The ghost of Louis Pasteur is all 'LOL.'

 

Feliks Garcia

Internet Culture

Posted on Mar 9, 2016   Updated on May 27, 2021, 2:48 am CDT

The ghost of Louis Pasteur is shaking his finger at West Virginia lawmakers after they passed a bill legalizing the sale of raw milk in their state.

Almost a week after Gov. Earl Ray Tomblin signed Senate Bill 387, which allows for the distribution and consumption of unpasteurized milk, several of the celebratory lawmakers fell ill. While the stricken insist that a “stomach bug”—completely unrelated to the bacteria swimming around a bottle of straight-from-the-udder dairy—is going around, they all happen to be among the few who toasted to the new law with a tall glass of raw milk.

“I highly doubt raw milk had anything to do with it, in my case,” House delegate Pat McGeehan told WSAZ on Wednesday. McGeehan, however, admitted to having a sip of the raw milk, offered to him by Scott Cadle, a delegate who sponsored SB 387.

“[Cadle] caught me in the hallway, offered a cup to me, and you want to try to be a gentleman,” said McGeehan. “I had a small sip and walked away and tossed the rest of it.”

West Virginia health officials are looking into the apparent food poisoning after reportedly receiving an anonymous complaint. According to WSAZ, at least one person told the Department of Health and Human Resources that the milk was distributed illegally.

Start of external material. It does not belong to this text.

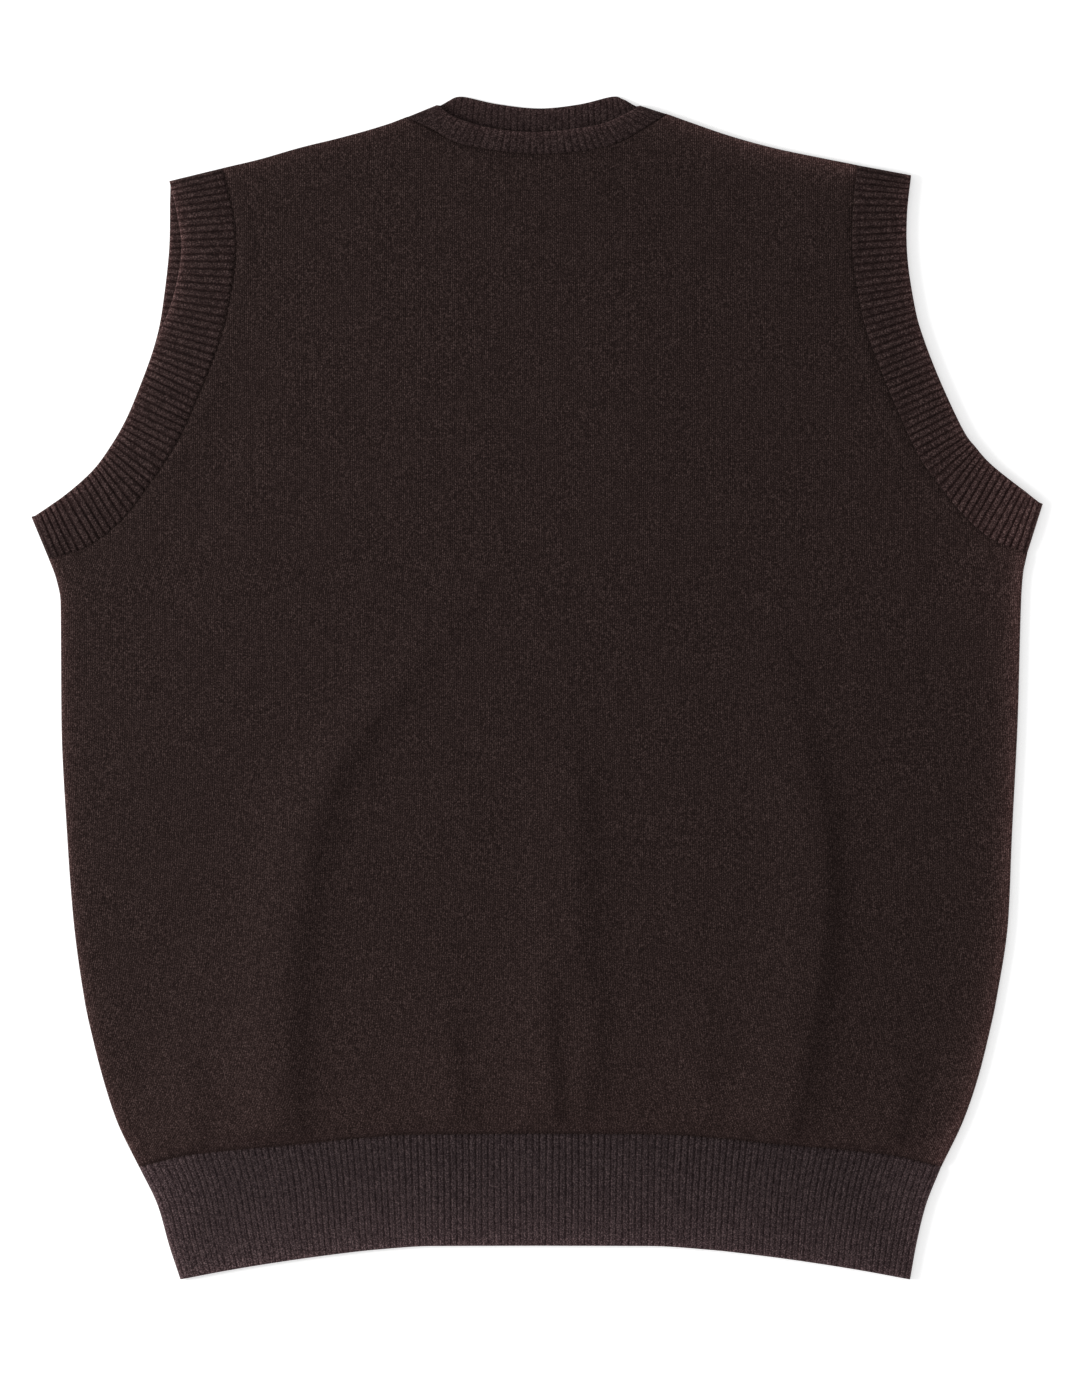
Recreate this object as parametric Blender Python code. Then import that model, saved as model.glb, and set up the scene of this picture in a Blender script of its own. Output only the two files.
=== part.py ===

The West Virginia Alliance for Raw Milk (WV-ARM), which is a real thing, addressed the illnesses Wednesday afternoon in Facebook post.

[Placeholder for https://www.facebook.com/wv.arm/posts/10153410467805770 embed.]

“As the sickness at the Capitol has become more and more public over the past few days, the question remains, did the raw milk make our legislators sick?” they asked. “At this point, no one can really answer that.”

WV-ARM added that if the milk did, in fact, sicken legislators, then it’s all the more reason to keep SB 387 and regulate the consumption of raw milk. And when it comes to having raw milk and drinking it too, Pat McGeehan isn’t about to come between a man and his milk mustache. 

“There definitely shouldn’t be a law against allowing people to do what they want within the framework of the rule of law,” he said, possibly barfing into a bucket shortly thereafter.